話芸 桂米朝と高田後胤官主

 寒さのせいか、友人に近親者の不幸が続きました。そんな年代になったという事でもあるのでしょう。

 生前父は、薬師寺の高田後胤官主と懇意にしていましたので、父が他界した時、官主に大層お世話になりました。薬師寺南都六宗の一つ法相宗で、本来法事はされないそうなのですが、官主の特別のお計らいで、宗旨に反さない範囲で父を弔って下さいました。
 その後官主御自身が他界され、僕は住職のご高名は常々耳にしていたものの、個人的な面識も、その生前のご活躍の知識もほとんどなかったのですが、その時のお礼もあり、親族とともに奈良へと向かいました。

 故人との縁の薄い僕が、なんとも微妙な表情を作りながら、南都の壮麗な建築ばかり眺めていた時、桂米朝師匠が弔辞に立たれました。

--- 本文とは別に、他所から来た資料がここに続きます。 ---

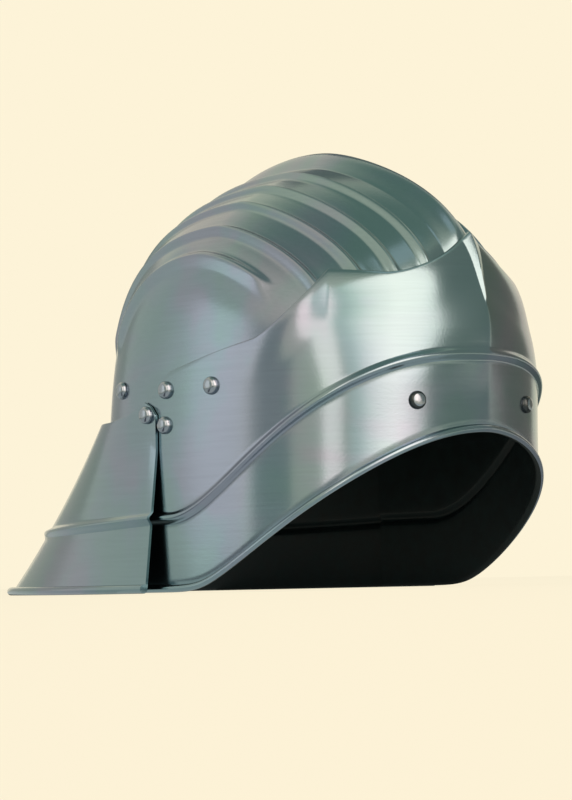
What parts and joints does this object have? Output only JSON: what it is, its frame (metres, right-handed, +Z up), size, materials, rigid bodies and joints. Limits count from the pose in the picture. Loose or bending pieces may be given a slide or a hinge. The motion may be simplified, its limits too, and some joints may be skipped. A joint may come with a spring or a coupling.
{
  "type": "sallet helmet",
  "caption": "Fluted steel sallet with a riveted brow plate, a pivoting pointed tail lame and a leather lining.",
  "frame": {"origin": "centre of the bounding box, at the height of the table that the rims rest on", "axes": "+X towards the wearer's left, -Y the way the face looks, +Y towards the tail, +Z up"},
  "size_m": [0.2242, 0.3945, 0.2404],
  "materials": {
    "plate_steel": "brushed and polished outside, blackened inside",
    "rivet_steel": "polished",
    "hide": "oiled"
  },
  "bodies": {
    "helmet": {"skull": "plate_steel", "brow_plate": "plate_steel", "pivot_rivets": "rivet_steel", "pivot_roves": "rivet_steel", "front_rivets": "rivet_steel", "front_roves": "rivet_steel", "side_rivets": "rivet_steel", "side_roves": "rivet_steel", "strap_rivets": "rivet_steel", "strap_roves": "rivet_steel", "rear_rivets": "rivet_steel", "rear_roves": "rivet_steel", "lining_band": "hide", "liner_tongues": "hide", "liner_crown": "hide"},
    "tail": {"tail_lame": "plate_steel"}
  },
  "joints": [
    {"name": "tail_pivot", "type": "hinge", "parent": "helmet", "child": "tail", "pos_m": [0, -0.04338, 0.0945], "axis": [1, 0, 0], "range_deg": [0, 18]}
  ]
}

 師匠と後胤官主は旧制中学校で、ともに野球部で汗を流した仲で、管主は本当は、野球選手になりたかったのだそうです。

 十代からの親友の葬儀に立ち会うのは、辛いでしょう。二人がどれほど厚い友情で結ばれていたか、師匠の言葉のひとつひとつに滲み出ていて、聞いているこちらの胸が熱くなる弔辞です。

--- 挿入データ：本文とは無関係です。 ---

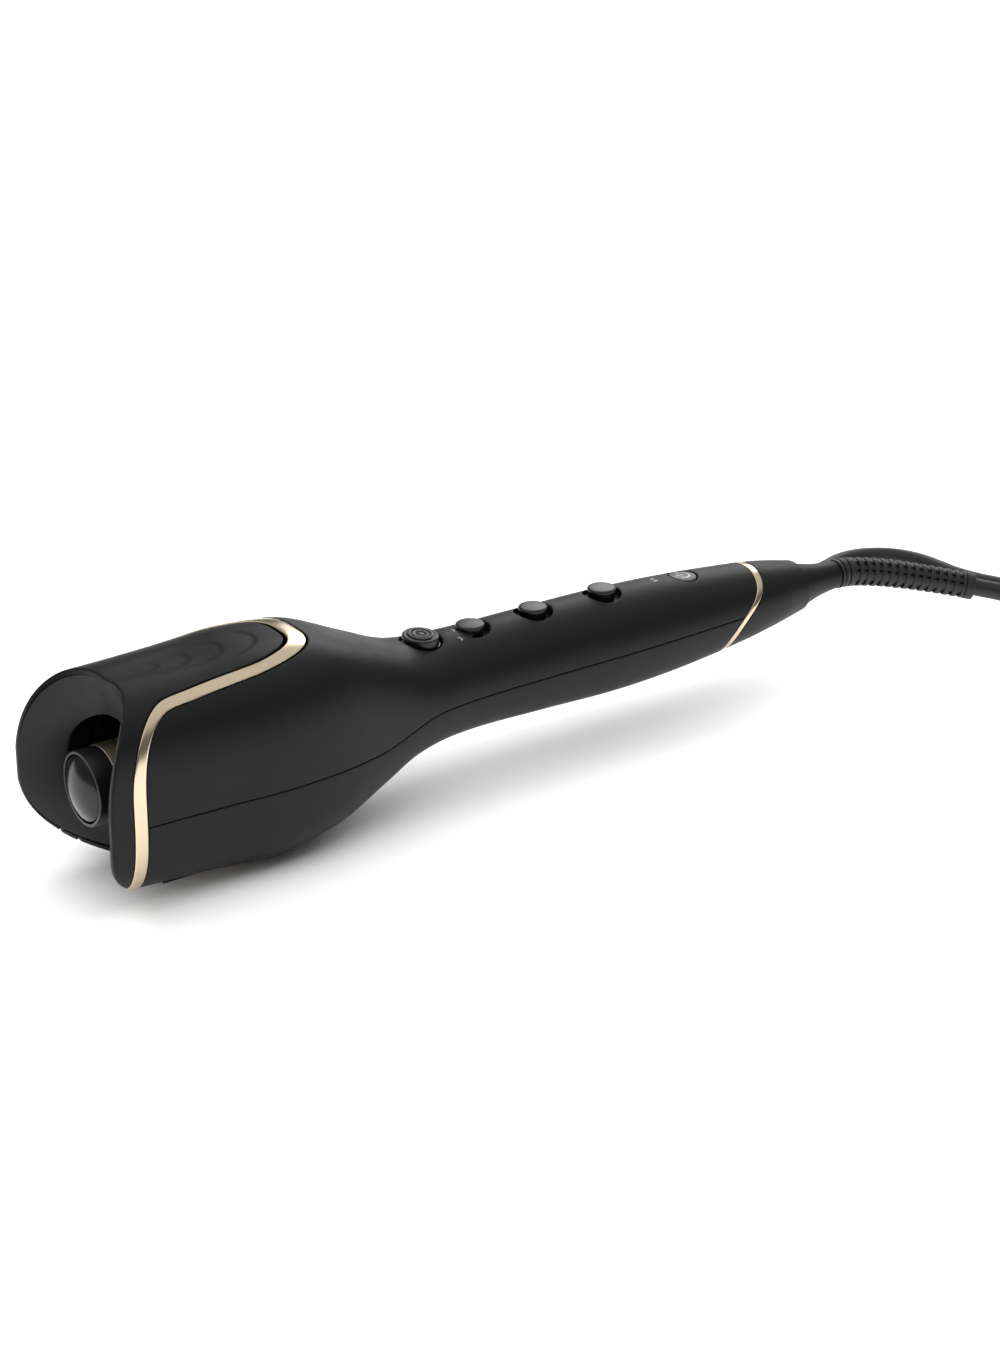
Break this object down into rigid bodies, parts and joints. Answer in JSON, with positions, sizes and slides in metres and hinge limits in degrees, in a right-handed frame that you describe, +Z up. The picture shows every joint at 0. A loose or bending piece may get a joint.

 宗教家の葬儀はなかなか難しいものです。あまりに悲しむのも、そぐわない。それに師匠は噺家ですから、嘆くばかりとも行きません。不謹慎な話ですが、こちらとしては心の何処かで笑いを期待してしまいます。同時に二人は竹馬の友です。師匠の心中を思うと、さぞや苦しい立場であったろうと思います。

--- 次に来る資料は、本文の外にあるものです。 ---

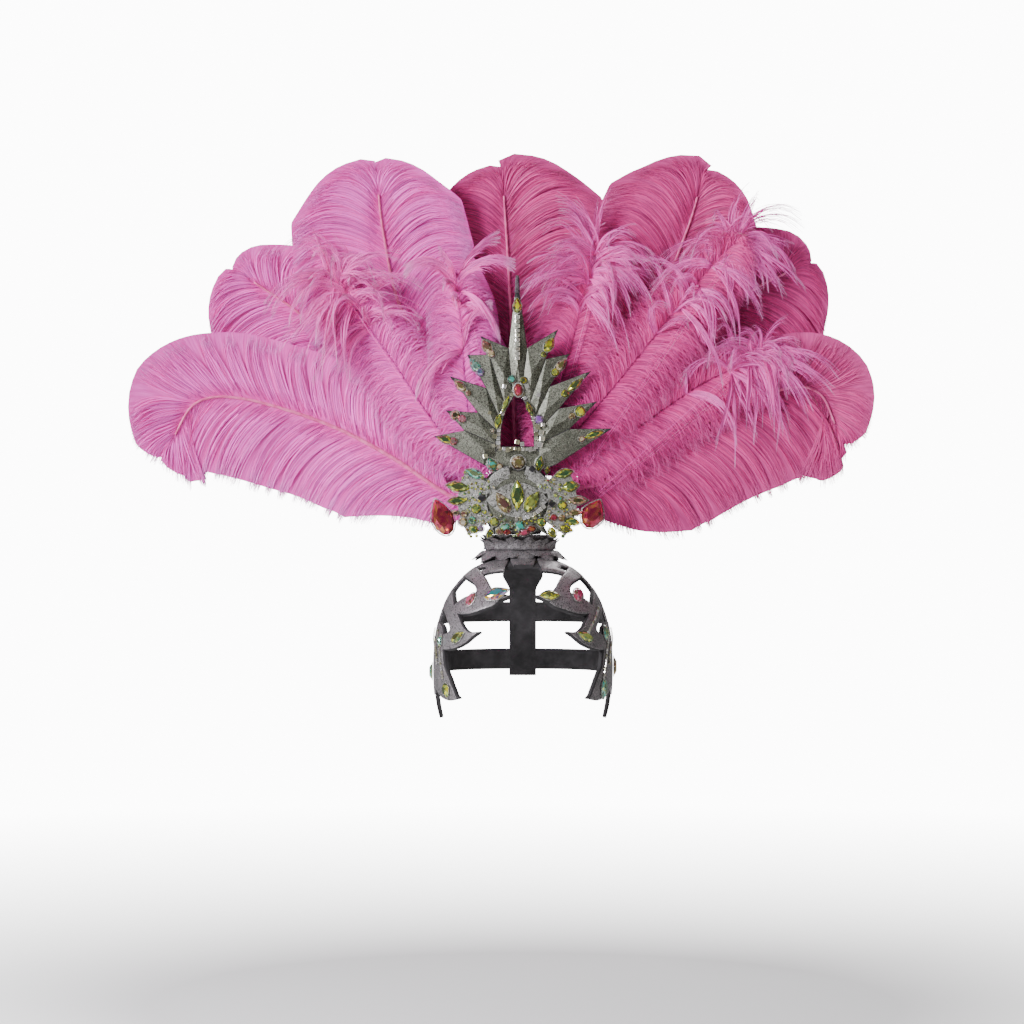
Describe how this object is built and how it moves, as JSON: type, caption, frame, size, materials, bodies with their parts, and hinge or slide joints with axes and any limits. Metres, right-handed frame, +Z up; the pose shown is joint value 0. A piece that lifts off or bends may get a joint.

 気がつくと参列者が笑っています。師匠の話がなんとも可笑しいのです。場所柄をはばかりながらも、笑いが抑えられません。近親の方達も肩を震わせています。
 そして師匠の語り口の軽妙さに引き込まれて行くうちに、いつしか誰もが泣いていました。笑顔の名残を口元に残して、みんな泣いています。僕の頬にも涙が流れていました。

 仮設テントの切れ間から覗く南都の青い空のように、深く澄んだ師匠の悲しみが、溢れていました。

 葬儀と聞くと、今でも思い出す、悲しく可笑しい、弔辞です。あれを話芸と呼ぶのが適切かどうかわかりませんが、もしそう呼んでいいなら、僕が人生で聞いた、一番美しい一番見事な話芸でした。